Kasus FW ini merupakan kasus berulang. Beberapa kasus pembalakan liar asal Papua atau Papua Barat yang pernah disidang, selalu mendalilkan kayu yang ditangkap merupakan kayu masyarakat atau kayu NPL khusus di Papua Barat. Mengenai kayu masyarakat, berdasarkan pemantauan Koalisi, masyarakat hanya memperoleh kompensasi antara 100 ribu sampai 600 ribu rupiah per meter kubik kayu yang ditebang dari tanah ulayat mereka. Padahal untuk satu meter kubik kayu di Papua maupun Papua Barat mencapai 7 juta rupiah per meter kubik. Jika tiba di luar Papua harga kayu itu akan berkali lipat. Pada situasi ini keuntungan terbesar bukan pada Orang Asli Papua. Mereka kerap ditumbalkan oleh para cukong untuk lepas dari jeratan hukum
Menurut Syahrul Fitra dari Yayasan Auriga selain itu, beberapa kasus terhenti pada aktor di Papua saja. Padahal pasokan kayu di Papua tersebut berkaitan dengan permintaan dari luar Papua. Dalam hal ini sangat mungkin FW merupakan aktor lapangan, sementara aktor sesungguhnya adalah – pihak-pihak lain, baik yang berada di wilayah Papua atau di wilayah lain. Mereka bisa saja sebagai pihak yang mendanai perbuatan di Papua sekaligus menerima keuntungan paling besar. “Oleh karena itu, penyidik KLHK harus mengembangkan kasus FW ini dengan menelusuri aliran transaksi keuangan PT BCM maupun FW. Apalagi sejak 2017, dalam situs http://silk.dephut.go.id/, PT BCM tidak tercatat sebagai pemegang sertifikat legalitas kayu. Selama periode 2017 – 2020 jika PT BCM melakukan transaksi penjualan kayu dengan perusahaan lain, maka, perusahaan yang menerima aliran kayu tersebut patut diduga terlibat pencucian kayu yang diduga illegal,” tegas Syahrul Fitra.
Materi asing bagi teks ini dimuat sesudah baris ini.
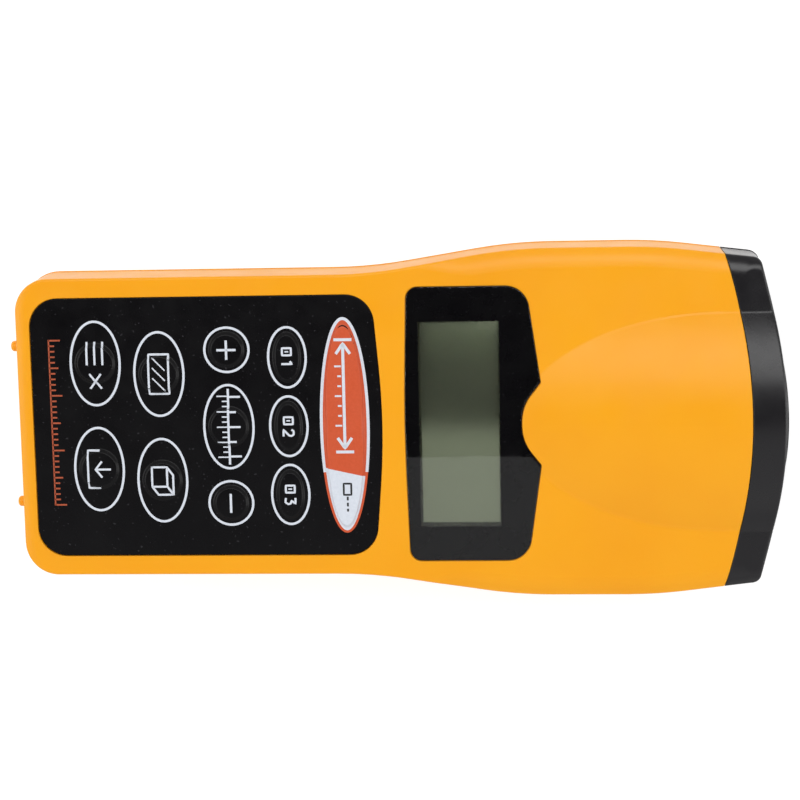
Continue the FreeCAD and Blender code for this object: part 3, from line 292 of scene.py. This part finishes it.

Adapun tuntutan dari Koalisi Masyarakat Sipil adalah 1) Kementerian Lingkungan Hidup dan Kehutanan mengembangkan kasus FW untuk melihat aktor lain yang terlibat; 2)Penyidik untuk mengembangkan kasus menggunakan pendekatan rezim hukum tindak pidana pencucian uang; 3)Menelusuri transaksi kayu oleh PT BCM selama periode 2017-2019; 4)Menerapkan pidana korporasi terhadap kasus pembalakan liar yang dilakukan FW maupun terhadap kasus-kasus lainnya di Papua;5)Pihak penegak hukum terhadap kasus FW untuk mengabaikan status NPL sebagai alibi dari tindakan pembalakan liar yang dilakukannya.
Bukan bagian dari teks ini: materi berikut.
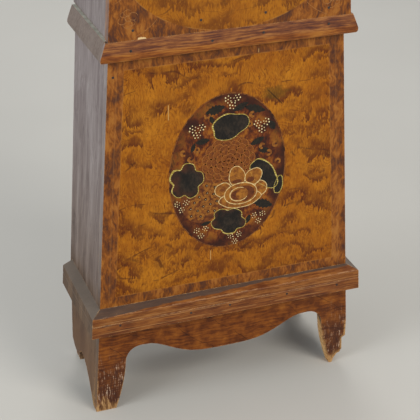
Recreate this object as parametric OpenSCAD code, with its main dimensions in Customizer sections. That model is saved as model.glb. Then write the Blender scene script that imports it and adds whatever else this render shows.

Koalisi Masyarakat Sipil yang terdiri dari sejumlah Lembaga Swadaya Masyarakat atau Organisasi Non-pemerintah (NGO), antara lain Papua Forest Watch, Perkumpulan Bantuan Hukum Keadilan dan Perdamaian (PBHKP) Papua, Pusaka Bentala Rakyat, Jaringan Pemantau Independen Kehutanan, Auriga Nusantara, Kaoem Telapak, Greenpeace Indonesia, WALHI Papua, PAHAM Papua, Foker LSM Papua, ELSAM, Walhi Eksekutif Nasional, Indonesia Corruption Watch, AMAN Sorong Raya, AMAN Malamoi, giat memantau proses hukum yang tengah berputar di Pengadilan Negeri Sorong, Papua Barat.